What is asked >> Set down exactly the lines of the records from the top to the line containing "tuft: a closed"; include both.

***

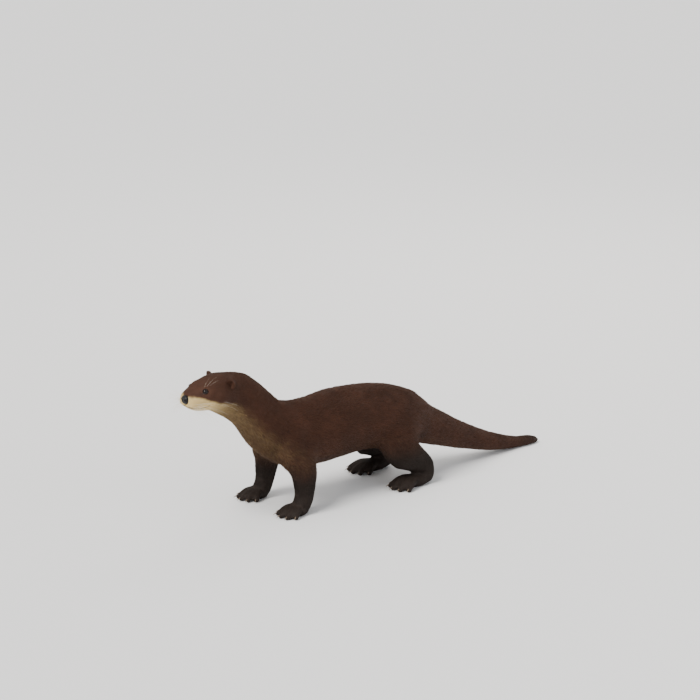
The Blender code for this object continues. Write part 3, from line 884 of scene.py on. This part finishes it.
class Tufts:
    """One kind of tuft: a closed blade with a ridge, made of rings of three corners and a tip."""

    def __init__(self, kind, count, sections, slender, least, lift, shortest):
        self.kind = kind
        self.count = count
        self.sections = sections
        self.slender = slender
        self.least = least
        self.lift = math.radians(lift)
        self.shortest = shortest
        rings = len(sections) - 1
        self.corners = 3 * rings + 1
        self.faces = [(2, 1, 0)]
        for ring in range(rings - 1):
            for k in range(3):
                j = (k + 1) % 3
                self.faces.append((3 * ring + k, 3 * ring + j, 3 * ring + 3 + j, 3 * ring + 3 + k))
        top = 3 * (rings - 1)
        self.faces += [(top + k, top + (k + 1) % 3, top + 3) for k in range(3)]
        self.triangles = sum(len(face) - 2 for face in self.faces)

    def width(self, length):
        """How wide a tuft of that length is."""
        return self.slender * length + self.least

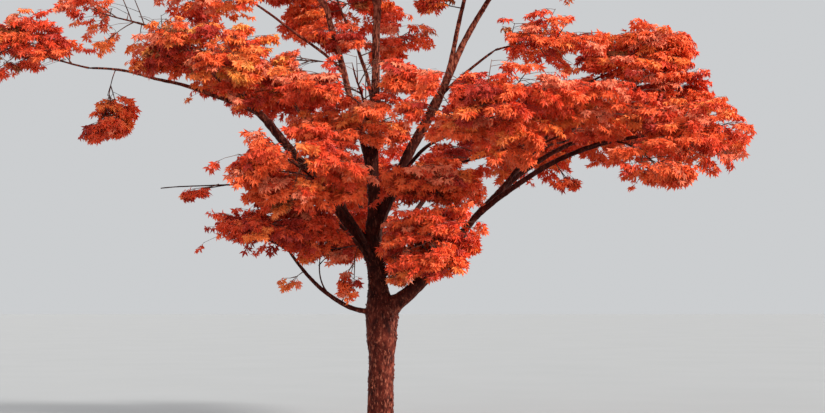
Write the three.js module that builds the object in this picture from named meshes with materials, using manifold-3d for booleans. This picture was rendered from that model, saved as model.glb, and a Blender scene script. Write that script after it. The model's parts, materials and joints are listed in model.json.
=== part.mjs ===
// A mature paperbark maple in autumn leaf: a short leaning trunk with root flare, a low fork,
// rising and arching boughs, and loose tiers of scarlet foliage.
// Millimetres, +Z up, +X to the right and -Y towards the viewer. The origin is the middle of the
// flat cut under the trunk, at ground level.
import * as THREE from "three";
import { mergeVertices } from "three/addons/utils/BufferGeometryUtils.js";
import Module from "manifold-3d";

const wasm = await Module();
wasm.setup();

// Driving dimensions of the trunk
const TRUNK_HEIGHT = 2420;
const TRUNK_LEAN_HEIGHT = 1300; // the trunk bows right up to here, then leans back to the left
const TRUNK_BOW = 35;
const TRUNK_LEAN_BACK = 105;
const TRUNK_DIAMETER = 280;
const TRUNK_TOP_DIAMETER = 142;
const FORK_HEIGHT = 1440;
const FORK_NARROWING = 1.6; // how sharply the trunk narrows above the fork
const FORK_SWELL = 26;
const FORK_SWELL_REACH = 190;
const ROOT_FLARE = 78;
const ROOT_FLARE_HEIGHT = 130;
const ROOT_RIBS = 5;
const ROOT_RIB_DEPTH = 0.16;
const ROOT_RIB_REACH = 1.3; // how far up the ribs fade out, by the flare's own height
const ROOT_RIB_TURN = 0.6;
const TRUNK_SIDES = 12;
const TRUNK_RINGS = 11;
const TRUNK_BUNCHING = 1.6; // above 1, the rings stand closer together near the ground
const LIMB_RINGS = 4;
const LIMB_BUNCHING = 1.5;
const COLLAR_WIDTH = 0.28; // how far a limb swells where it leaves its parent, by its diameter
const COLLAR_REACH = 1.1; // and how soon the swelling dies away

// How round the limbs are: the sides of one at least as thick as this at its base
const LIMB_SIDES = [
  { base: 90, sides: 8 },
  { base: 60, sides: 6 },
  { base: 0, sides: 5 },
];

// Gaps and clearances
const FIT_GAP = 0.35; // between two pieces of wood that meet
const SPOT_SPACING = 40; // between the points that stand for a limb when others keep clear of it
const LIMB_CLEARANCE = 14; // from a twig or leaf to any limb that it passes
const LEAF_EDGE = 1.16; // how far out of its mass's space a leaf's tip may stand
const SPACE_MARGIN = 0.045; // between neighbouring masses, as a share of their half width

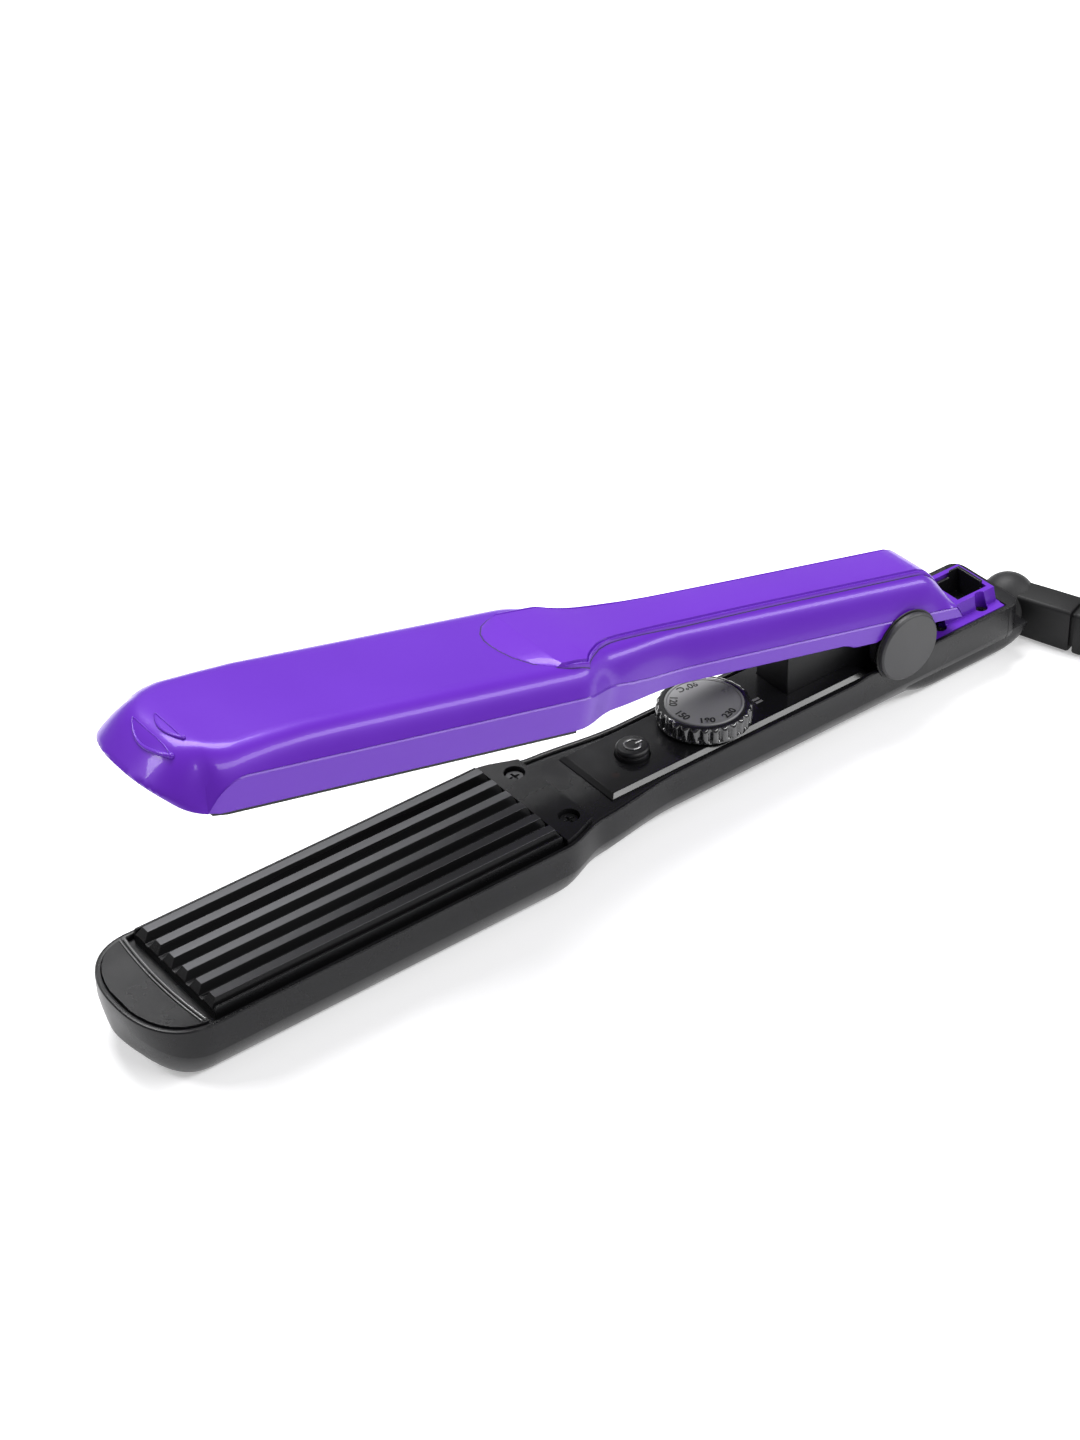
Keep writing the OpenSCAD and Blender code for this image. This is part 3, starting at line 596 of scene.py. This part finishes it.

***

Finished answer >>
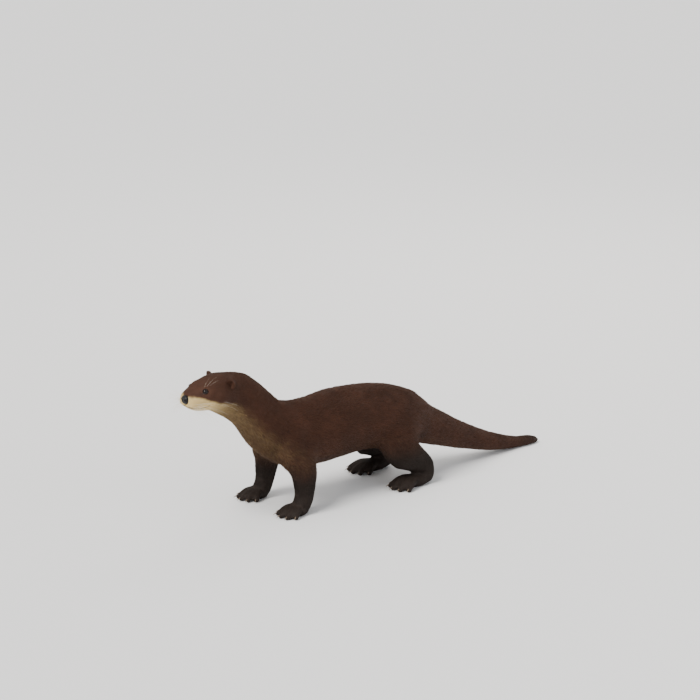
The Blender code for this object continues. Write part 3, from line 884 of scene.py on. This part finishes it.
class Tufts:
    """One kind of tuft: a closed blade with a ridge, made of rings of three corners and a tip."""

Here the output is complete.